Continue whisking, then add the rest of the sugar when the egg whites look stiffer and fluffier.
Next, add the egg yolks.
Mix roughly or just until combined.
Image credits: Pastry Living with Aya via Youtube
After this, add the sifted flour, then fold just until no flour is visible.
Once done, transfer the mixture to a piping bag and pipe them onto a parchment paper-lined baking tray.
(Keep the size of the ladyfingers uniformed to one another.)
Lastly, dust some powdered sugar over the ladyfingers.
Bake at 390 degrees F for eight to twelve minutes.

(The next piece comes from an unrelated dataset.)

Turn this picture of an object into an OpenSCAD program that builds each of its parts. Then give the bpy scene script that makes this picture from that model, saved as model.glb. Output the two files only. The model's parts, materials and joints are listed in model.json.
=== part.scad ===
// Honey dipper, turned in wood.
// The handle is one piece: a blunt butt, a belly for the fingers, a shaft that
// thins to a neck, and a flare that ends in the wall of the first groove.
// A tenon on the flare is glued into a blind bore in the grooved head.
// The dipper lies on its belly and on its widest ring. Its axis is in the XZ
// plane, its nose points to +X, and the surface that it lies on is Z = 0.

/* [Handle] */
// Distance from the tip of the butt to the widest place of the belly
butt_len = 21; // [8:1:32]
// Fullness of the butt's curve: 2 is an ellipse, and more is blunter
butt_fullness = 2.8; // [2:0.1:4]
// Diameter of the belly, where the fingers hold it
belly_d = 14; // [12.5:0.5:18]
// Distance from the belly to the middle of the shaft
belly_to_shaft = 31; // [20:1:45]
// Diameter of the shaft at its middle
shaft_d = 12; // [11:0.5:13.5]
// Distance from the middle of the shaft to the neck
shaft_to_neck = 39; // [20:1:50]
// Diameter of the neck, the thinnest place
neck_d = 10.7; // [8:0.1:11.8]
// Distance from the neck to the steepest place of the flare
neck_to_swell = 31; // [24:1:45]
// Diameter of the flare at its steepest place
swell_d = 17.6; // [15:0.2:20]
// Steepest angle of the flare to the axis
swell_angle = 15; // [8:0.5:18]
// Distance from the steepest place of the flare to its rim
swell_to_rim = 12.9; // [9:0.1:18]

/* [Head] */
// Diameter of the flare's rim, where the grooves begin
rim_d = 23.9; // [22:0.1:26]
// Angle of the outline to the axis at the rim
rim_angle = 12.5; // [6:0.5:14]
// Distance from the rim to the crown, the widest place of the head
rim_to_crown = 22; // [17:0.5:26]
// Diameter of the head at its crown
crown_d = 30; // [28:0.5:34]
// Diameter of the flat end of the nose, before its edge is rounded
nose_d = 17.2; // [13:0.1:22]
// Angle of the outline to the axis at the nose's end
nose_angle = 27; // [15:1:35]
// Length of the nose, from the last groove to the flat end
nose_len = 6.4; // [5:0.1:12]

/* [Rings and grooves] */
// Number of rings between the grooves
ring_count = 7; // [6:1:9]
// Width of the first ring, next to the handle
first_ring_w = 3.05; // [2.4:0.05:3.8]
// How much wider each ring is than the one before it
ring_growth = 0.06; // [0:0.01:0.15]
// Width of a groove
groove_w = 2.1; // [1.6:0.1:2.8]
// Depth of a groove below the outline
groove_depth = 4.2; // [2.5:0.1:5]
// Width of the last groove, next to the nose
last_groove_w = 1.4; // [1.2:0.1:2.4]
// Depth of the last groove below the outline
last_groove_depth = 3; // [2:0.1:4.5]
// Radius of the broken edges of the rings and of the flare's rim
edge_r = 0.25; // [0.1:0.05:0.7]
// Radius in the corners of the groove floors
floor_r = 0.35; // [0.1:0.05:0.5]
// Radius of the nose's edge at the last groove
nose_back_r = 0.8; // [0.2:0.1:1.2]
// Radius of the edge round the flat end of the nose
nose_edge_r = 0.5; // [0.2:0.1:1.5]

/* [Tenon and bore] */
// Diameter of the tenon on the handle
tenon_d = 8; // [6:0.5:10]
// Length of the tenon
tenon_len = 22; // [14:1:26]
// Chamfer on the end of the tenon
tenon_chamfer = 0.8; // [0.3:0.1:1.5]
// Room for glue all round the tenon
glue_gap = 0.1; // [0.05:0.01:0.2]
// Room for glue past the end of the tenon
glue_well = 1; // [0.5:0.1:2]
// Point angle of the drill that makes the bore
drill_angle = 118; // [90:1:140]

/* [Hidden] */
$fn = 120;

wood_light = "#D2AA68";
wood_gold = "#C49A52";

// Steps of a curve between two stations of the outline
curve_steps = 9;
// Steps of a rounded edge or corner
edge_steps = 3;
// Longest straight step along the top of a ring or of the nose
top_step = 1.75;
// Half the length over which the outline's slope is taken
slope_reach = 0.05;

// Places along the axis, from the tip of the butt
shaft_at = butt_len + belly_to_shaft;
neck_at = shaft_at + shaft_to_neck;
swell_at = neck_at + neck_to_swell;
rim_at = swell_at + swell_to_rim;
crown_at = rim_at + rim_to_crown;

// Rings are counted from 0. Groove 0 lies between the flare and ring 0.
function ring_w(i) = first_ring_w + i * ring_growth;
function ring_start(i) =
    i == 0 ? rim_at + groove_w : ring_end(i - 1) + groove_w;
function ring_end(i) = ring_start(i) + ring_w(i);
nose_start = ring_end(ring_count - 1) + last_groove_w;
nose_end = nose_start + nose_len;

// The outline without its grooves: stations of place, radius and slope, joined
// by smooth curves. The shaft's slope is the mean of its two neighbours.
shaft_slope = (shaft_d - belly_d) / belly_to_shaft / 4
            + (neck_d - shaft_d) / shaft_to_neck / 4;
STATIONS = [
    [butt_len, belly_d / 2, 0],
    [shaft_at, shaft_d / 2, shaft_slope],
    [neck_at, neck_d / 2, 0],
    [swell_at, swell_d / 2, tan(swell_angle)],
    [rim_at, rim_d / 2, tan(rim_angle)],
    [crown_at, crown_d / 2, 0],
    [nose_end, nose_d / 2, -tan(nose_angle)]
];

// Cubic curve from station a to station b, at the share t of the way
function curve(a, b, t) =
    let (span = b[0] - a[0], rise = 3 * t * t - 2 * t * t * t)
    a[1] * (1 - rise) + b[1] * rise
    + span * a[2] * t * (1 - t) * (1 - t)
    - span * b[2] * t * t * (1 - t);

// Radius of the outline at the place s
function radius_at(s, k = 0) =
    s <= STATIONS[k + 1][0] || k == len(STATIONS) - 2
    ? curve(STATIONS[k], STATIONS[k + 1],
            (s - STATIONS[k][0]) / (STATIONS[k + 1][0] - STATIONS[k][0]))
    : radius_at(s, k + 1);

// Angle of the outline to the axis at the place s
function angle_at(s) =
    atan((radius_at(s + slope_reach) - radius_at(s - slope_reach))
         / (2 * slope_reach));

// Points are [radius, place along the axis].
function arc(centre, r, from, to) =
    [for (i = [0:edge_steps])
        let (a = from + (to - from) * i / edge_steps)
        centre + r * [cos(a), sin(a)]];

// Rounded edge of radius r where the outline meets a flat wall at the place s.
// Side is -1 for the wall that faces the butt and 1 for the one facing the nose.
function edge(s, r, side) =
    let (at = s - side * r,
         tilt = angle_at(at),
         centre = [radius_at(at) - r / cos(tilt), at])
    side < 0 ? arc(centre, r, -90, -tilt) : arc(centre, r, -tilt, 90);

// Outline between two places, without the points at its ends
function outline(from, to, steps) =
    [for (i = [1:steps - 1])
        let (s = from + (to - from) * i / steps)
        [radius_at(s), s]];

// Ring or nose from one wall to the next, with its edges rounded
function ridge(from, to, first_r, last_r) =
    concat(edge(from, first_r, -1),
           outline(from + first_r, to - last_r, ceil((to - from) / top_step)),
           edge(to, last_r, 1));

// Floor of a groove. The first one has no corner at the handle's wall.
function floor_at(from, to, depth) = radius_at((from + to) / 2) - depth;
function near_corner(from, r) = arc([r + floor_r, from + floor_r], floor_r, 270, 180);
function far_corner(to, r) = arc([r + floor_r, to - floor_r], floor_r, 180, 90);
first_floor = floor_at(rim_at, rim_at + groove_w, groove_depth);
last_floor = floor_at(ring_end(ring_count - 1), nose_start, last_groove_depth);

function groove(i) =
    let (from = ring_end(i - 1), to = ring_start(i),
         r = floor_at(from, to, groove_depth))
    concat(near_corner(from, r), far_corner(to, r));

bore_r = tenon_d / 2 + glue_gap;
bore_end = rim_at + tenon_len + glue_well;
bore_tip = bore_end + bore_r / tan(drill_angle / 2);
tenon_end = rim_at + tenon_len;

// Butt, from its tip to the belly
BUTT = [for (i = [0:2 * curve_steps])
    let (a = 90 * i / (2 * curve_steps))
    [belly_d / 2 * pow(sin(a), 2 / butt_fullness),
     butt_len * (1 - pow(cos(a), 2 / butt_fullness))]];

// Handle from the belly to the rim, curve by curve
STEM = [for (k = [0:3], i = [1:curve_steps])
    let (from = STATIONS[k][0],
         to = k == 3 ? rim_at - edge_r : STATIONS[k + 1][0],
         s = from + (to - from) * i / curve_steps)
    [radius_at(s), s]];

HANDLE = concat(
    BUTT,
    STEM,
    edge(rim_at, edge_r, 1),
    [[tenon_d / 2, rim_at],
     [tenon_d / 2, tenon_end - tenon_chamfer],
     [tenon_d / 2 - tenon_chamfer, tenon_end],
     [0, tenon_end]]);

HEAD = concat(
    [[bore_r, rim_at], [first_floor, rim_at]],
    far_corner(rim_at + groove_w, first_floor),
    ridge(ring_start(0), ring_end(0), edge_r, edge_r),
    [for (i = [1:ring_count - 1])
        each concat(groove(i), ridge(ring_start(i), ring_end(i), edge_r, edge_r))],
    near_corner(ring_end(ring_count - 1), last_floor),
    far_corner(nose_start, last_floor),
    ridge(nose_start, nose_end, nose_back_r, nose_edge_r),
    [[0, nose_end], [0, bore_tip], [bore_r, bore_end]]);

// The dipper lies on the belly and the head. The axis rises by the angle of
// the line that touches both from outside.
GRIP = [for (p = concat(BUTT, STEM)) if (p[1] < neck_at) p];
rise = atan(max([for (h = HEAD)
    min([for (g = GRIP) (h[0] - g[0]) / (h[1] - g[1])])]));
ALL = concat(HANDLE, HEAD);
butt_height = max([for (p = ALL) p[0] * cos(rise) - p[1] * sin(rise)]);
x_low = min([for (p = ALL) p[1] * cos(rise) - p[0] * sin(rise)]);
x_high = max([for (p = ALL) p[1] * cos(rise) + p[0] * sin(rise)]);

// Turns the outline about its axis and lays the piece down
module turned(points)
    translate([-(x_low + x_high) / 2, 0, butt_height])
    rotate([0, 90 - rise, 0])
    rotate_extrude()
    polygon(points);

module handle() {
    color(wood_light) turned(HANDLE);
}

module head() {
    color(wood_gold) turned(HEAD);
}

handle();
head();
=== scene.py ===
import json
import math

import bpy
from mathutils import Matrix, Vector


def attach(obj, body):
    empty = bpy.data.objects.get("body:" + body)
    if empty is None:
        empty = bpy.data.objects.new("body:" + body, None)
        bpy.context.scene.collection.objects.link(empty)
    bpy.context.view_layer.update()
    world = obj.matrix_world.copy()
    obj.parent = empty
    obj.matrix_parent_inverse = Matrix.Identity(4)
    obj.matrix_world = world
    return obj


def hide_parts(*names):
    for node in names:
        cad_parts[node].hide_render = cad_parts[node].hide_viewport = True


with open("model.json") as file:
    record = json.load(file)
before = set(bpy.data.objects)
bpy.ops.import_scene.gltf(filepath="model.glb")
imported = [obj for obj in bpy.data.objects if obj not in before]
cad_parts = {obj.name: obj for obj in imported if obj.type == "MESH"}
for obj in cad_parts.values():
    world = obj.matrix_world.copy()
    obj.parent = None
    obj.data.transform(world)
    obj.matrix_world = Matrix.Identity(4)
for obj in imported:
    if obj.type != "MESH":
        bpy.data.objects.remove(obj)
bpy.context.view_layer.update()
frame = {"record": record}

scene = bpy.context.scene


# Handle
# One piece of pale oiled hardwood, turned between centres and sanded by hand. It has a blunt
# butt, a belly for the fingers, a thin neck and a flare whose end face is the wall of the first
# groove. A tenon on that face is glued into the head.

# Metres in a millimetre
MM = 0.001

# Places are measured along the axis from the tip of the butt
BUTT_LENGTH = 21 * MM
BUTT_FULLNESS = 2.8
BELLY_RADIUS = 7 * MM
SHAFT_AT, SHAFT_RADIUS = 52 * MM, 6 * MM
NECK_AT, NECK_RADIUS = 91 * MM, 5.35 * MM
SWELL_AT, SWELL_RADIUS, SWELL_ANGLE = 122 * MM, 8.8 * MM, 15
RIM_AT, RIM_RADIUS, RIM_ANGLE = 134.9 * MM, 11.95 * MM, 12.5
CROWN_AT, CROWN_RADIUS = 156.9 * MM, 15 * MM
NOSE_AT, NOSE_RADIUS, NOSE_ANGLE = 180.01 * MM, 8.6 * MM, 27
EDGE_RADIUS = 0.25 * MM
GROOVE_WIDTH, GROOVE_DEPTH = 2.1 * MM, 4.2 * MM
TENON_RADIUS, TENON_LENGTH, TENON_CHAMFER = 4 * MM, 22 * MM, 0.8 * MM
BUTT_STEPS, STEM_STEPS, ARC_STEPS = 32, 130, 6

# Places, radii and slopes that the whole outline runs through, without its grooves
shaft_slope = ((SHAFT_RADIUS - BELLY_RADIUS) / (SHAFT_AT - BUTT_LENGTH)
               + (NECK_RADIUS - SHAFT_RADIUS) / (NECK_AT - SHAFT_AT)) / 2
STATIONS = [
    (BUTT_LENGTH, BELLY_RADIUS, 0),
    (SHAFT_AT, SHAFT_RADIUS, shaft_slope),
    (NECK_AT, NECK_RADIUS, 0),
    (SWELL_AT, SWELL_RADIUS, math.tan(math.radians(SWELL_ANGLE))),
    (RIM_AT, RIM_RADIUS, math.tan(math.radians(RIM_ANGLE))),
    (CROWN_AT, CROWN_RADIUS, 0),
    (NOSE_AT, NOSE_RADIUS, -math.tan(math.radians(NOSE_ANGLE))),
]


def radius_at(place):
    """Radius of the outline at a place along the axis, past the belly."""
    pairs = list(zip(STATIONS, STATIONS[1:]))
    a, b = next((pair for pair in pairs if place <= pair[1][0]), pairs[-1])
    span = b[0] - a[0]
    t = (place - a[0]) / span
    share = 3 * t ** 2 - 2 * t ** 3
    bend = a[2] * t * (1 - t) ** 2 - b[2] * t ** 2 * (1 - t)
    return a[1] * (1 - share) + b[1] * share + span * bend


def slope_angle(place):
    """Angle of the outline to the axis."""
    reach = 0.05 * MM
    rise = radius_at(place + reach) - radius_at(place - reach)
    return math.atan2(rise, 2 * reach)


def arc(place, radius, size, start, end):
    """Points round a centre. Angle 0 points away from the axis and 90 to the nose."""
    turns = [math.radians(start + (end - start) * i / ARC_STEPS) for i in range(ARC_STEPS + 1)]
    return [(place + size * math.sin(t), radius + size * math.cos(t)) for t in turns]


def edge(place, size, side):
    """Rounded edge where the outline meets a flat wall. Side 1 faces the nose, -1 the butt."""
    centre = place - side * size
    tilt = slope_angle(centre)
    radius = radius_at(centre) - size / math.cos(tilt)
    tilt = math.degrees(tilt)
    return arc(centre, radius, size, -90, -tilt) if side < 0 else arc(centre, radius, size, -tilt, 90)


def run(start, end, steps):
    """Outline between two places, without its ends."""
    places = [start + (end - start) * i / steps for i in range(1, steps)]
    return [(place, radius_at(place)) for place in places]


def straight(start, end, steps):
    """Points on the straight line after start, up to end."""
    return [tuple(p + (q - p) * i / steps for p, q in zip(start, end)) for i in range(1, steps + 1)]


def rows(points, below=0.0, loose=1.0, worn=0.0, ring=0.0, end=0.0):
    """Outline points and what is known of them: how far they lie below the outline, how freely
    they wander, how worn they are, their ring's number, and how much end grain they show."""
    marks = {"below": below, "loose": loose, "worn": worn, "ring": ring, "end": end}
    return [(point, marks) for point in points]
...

Soak each ladyfinger in the coffee mixture, then lay them over the cocoa powder nicely.
Set aside for a while to make the mascarpone cream.

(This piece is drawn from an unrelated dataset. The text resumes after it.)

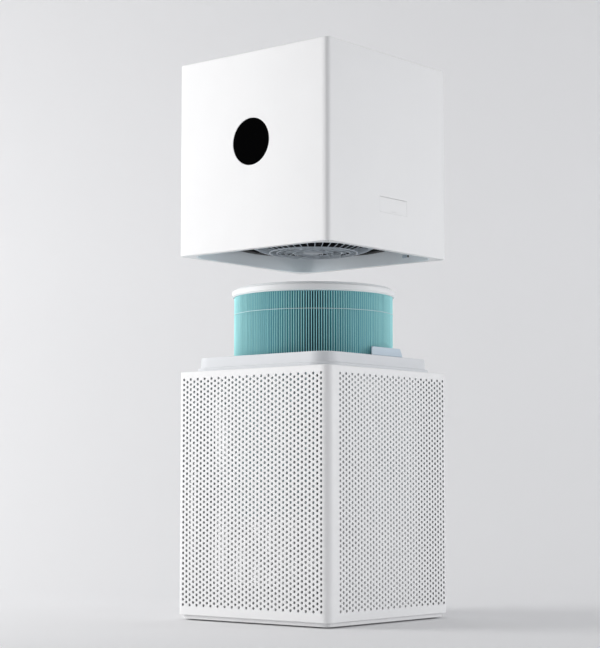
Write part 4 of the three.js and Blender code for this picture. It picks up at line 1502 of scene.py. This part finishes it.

Add the egg yolks to a large mixing bowl followed by 1/2 cup granulated sugar.
Mix well, then heat it up for about ten minutes in the double boiler method.
Keep stirring it to avoid the yolks getting cooked.
Once done, strain the yolk mixture, then cover the bowl and cool it down to room temperature.
Whisk until nice and smooth.
Cream 2 cups heavy cream and 2 tbsp granulated sugar in another bowl until stiff peaks.
Add the mascarpone mixture and fold until blended.
Chill it in the fridge for three to four hours or overnight.
Dust some cocoa powder on top before slicing it into serving pieces.